*EXERCISE DETAILS*. Write out, word for word, only the data from its first line to the line containing "import Module from".

*MATERIAL*.
>>>

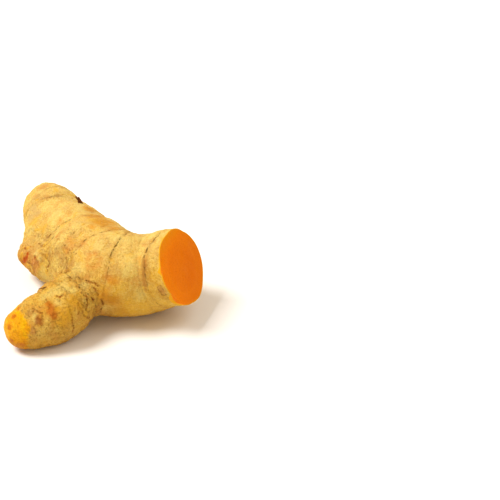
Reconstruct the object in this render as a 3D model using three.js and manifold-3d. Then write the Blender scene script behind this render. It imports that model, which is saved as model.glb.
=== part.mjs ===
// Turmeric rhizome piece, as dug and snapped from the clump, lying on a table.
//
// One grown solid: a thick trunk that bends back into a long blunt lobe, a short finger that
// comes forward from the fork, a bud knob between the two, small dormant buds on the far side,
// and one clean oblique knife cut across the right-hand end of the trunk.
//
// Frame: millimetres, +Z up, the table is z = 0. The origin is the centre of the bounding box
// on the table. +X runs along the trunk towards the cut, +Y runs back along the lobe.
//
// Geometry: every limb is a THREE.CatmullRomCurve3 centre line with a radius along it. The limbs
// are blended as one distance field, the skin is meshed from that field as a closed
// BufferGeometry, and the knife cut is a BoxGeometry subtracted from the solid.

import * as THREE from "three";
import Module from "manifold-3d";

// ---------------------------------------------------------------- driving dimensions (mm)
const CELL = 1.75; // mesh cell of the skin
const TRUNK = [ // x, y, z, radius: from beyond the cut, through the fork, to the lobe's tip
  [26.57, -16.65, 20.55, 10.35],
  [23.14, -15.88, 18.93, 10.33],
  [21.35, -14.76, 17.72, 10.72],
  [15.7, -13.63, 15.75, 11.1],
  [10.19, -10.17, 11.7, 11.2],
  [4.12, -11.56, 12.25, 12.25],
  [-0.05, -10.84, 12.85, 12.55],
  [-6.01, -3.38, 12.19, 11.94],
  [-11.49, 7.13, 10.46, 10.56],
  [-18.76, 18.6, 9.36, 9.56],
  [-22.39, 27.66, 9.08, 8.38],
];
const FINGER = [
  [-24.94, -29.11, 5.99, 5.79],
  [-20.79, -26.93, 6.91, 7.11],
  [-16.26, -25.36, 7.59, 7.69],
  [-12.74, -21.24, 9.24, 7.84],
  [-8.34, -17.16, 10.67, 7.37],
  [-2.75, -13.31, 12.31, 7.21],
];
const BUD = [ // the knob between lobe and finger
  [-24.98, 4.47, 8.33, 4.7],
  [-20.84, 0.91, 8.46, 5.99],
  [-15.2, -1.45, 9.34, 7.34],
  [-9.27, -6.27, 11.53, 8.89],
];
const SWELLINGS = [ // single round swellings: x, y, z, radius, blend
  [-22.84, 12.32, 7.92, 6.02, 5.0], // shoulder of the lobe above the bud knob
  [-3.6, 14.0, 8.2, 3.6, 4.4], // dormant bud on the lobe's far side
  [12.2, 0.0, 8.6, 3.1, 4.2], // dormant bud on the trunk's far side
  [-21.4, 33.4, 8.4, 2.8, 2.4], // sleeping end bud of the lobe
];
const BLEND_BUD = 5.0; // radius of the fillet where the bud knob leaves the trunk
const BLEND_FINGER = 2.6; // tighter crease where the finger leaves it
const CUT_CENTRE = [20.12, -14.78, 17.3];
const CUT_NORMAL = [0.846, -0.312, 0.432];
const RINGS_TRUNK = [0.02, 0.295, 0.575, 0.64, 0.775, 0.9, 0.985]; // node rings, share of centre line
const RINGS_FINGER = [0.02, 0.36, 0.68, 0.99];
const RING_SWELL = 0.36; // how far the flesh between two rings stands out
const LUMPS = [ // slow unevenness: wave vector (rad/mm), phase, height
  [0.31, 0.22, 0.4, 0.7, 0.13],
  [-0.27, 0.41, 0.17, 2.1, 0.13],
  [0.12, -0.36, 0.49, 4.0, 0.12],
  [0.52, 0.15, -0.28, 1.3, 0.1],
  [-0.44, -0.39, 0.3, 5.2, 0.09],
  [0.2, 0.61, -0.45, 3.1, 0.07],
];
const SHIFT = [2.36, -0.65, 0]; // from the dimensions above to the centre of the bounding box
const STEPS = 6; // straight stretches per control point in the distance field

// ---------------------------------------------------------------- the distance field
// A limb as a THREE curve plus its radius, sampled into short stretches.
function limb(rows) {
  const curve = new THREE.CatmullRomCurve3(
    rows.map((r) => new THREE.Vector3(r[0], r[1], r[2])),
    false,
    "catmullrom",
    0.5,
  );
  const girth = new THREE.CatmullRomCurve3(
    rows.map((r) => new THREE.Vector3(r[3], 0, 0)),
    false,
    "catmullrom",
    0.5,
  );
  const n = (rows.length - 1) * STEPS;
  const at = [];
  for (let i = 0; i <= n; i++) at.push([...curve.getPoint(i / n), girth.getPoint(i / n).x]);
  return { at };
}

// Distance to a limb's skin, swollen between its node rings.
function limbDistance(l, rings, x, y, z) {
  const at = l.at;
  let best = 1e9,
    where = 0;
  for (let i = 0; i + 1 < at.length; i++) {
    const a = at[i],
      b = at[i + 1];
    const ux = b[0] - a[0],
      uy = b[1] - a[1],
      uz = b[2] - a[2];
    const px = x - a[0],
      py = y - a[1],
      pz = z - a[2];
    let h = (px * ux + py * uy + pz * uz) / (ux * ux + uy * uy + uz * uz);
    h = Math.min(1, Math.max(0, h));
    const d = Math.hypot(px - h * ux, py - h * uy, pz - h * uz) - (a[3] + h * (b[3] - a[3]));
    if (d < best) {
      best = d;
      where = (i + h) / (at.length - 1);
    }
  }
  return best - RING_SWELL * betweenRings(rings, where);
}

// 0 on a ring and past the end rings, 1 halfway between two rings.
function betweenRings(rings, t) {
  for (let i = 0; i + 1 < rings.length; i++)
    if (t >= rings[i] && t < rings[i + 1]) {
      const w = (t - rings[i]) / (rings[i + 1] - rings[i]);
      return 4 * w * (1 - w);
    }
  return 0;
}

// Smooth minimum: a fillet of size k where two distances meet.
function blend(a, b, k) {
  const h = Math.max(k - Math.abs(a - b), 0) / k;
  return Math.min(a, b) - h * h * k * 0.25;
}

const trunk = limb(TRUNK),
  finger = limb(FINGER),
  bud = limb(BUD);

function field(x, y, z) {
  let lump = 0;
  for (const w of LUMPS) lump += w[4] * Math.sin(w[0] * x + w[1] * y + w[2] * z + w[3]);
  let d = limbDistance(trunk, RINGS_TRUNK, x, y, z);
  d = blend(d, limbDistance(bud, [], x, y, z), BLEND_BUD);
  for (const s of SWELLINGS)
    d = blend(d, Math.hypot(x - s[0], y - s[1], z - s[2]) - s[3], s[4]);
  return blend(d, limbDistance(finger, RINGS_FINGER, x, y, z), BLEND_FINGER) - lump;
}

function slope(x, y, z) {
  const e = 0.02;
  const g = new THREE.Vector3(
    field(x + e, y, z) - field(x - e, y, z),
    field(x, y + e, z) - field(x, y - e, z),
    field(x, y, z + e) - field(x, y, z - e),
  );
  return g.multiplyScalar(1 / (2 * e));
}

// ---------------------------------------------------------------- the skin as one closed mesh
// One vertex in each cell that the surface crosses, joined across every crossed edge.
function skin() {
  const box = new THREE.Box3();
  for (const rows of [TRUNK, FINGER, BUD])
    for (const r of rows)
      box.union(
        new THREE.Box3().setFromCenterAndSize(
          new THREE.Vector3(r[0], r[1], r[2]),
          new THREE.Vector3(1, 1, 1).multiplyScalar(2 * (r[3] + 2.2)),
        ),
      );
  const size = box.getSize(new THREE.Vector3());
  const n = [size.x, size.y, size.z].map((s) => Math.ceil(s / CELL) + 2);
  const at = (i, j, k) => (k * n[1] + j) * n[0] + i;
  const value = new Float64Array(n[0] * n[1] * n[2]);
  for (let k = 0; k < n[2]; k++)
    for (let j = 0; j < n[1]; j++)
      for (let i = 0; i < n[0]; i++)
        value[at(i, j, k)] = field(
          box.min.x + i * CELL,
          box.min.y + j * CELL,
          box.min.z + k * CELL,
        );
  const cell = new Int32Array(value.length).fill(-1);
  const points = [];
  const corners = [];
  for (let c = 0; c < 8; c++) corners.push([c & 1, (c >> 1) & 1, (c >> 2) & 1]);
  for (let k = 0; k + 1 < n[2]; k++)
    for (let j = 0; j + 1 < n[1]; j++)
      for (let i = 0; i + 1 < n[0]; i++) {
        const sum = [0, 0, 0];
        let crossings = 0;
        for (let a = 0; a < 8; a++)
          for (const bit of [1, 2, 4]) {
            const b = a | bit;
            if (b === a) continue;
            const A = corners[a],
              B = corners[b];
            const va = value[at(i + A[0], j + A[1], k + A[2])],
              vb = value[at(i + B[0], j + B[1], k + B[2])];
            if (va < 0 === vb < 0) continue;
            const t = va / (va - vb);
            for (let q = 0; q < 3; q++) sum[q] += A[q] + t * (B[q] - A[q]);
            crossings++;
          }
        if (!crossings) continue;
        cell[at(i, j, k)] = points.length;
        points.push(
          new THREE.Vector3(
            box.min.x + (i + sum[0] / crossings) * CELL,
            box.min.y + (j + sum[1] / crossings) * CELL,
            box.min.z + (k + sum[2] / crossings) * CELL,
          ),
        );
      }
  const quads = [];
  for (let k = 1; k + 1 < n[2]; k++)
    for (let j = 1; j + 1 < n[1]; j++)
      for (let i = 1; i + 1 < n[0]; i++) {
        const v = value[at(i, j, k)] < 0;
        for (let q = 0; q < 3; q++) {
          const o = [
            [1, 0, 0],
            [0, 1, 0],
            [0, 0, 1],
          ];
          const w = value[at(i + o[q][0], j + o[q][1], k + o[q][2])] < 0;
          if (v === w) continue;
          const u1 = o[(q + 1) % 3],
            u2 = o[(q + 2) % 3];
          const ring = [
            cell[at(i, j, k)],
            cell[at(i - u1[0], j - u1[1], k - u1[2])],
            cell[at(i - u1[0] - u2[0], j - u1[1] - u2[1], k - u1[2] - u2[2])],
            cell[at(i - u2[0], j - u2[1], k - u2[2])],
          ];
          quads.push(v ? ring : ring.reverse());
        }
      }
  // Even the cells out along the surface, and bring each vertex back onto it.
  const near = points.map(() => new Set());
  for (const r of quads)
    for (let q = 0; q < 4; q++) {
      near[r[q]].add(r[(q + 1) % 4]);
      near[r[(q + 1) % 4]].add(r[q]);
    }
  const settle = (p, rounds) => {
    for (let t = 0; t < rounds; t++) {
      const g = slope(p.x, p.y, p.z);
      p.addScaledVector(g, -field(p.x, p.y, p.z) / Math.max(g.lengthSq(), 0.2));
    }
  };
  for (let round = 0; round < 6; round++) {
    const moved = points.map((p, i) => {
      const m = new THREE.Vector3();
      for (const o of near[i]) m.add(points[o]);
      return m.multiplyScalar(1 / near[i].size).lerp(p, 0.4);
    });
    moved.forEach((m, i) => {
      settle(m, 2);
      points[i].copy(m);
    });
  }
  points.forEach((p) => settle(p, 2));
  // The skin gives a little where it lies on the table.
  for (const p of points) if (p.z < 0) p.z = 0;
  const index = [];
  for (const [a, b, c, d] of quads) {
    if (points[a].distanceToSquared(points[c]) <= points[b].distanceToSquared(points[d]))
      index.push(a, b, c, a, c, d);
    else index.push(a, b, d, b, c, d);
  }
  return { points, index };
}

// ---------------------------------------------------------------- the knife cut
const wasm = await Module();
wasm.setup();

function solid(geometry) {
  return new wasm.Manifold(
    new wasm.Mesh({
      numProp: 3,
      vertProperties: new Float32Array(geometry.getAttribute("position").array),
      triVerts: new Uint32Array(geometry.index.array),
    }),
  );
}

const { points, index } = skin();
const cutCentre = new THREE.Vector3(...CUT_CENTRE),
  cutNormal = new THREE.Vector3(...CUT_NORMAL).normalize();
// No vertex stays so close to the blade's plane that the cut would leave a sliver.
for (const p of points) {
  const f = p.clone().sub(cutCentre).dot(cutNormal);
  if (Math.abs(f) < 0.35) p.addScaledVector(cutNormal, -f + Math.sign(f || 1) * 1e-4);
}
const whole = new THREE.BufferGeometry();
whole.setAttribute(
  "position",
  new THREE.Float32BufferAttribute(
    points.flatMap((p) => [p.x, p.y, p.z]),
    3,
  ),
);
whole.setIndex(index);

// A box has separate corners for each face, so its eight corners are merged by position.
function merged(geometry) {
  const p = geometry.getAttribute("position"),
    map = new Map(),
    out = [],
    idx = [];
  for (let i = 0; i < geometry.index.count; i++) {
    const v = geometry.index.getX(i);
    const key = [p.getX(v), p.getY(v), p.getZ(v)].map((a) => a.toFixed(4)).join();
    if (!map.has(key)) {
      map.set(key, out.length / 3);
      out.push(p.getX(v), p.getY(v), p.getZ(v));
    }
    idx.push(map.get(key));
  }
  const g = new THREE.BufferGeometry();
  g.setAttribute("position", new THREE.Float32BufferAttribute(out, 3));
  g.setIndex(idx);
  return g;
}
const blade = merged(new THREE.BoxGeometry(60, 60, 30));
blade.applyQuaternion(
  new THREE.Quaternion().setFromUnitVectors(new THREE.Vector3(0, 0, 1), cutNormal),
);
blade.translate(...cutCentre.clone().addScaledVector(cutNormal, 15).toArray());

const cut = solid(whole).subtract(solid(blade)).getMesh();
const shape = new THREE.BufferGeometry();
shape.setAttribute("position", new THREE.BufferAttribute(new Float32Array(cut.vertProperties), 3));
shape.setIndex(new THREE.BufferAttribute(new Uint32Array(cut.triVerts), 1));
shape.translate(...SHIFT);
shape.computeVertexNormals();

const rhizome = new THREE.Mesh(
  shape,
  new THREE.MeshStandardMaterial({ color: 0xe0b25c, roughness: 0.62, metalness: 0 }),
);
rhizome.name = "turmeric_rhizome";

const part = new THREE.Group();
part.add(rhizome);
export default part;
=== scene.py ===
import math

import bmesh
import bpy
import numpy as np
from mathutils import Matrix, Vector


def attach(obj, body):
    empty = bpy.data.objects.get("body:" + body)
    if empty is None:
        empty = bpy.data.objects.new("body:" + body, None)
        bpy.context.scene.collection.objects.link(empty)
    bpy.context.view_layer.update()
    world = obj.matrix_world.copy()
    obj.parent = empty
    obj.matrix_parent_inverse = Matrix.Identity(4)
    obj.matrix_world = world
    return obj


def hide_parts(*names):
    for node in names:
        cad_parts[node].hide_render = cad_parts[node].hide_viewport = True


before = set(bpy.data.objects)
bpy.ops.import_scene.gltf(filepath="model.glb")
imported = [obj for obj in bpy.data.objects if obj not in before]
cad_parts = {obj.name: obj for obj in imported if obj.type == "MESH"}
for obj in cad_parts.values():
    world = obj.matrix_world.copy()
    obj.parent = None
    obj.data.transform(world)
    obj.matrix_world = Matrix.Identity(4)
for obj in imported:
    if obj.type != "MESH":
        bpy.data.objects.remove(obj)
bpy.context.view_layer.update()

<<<

*ANSWER*.
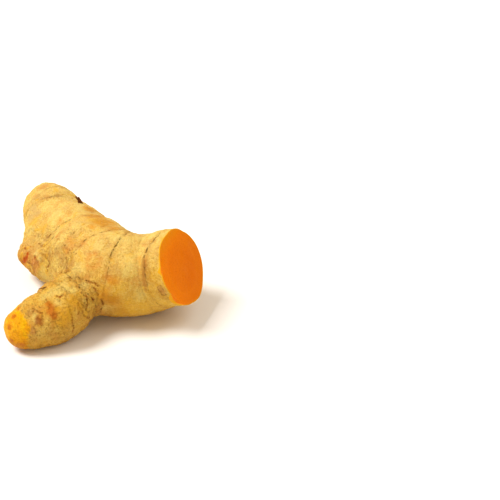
Reconstruct the object in this render as a 3D model using three.js and manifold-3d. Then write the Blender scene script behind this render. It imports that model, which is saved as model.glb.
=== part.mjs ===
// Turmeric rhizome piece, as dug and snapped from the clump, lying on a table.
//
// One grown solid: a thick trunk that bends back into a long blunt lobe, a short finger that
// comes forward from the fork, a bud knob between the two, small dormant buds on the far side,
// and one clean oblique knife cut across the right-hand end of the trunk.
//
// Frame: millimetres, +Z up, the table is z = 0. The origin is the centre of the bounding box
// on the table. +X runs along the trunk towards the cut, +Y runs back along the lobe.
//
// Geometry: every limb is a THREE.CatmullRomCurve3 centre line with a radius along it. The limbs
// are blended as one distance field, the skin is meshed from that field as a closed
// BufferGeometry, and the knife cut is a BoxGeometry subtracted from the solid.

import * as THREE from "three";
import Module from "manifold-3d";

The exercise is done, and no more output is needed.